The recent buzzword in developing countries is “digital economy,” and Pakistan is no exception. But for the last several years the government’s efforts to prepare a National Information and Communications Technology (ICT) Policy have moved slowly.
Pakistan Software Houses Association (P@SHA), which acts as a representative body for the information technology sector, engaged stakeholders from civil society, the telecommunication and services sectors, academia, media, socio-political activists and various government entities has helped to move the process forward. Input from all of these groups was essential in preparing this important roadmap.
One of the key challenges for P@SHA was to fine-tune their recommendations for the many diverse sectors that make up the information technology industry. With the help of a CIPE grant, P@SHA organized several focus group meetings and input from participants was carefully analyzed and incorporated into draft recommendations for the new law.
It was encouraging to see that P@SHA was able to bring both the Ministry of Information Technology and the Pakistan Software Export Board, two important government agencies, to agreement on these recommendations.
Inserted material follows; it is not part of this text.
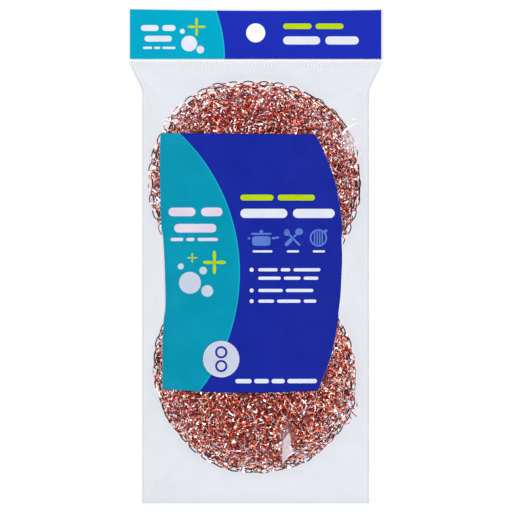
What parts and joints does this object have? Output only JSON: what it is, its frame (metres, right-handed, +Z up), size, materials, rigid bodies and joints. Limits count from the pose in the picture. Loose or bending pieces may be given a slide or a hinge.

Both organizations placed the draft of National ICT Policy on their websites for further comments, which will be incorporated in the final document, expected to be rolled out in a month’s time.
The draft policy covers six basic social pillars such as the economy, culture, human resources, infrastructure, legislative reforms, and regional integration. Additionally, the document covers seven thematic focus areas. These are education, agriculture, health and disaster management, governance, empowerment (gender perspective), and multilingualism and localization of content.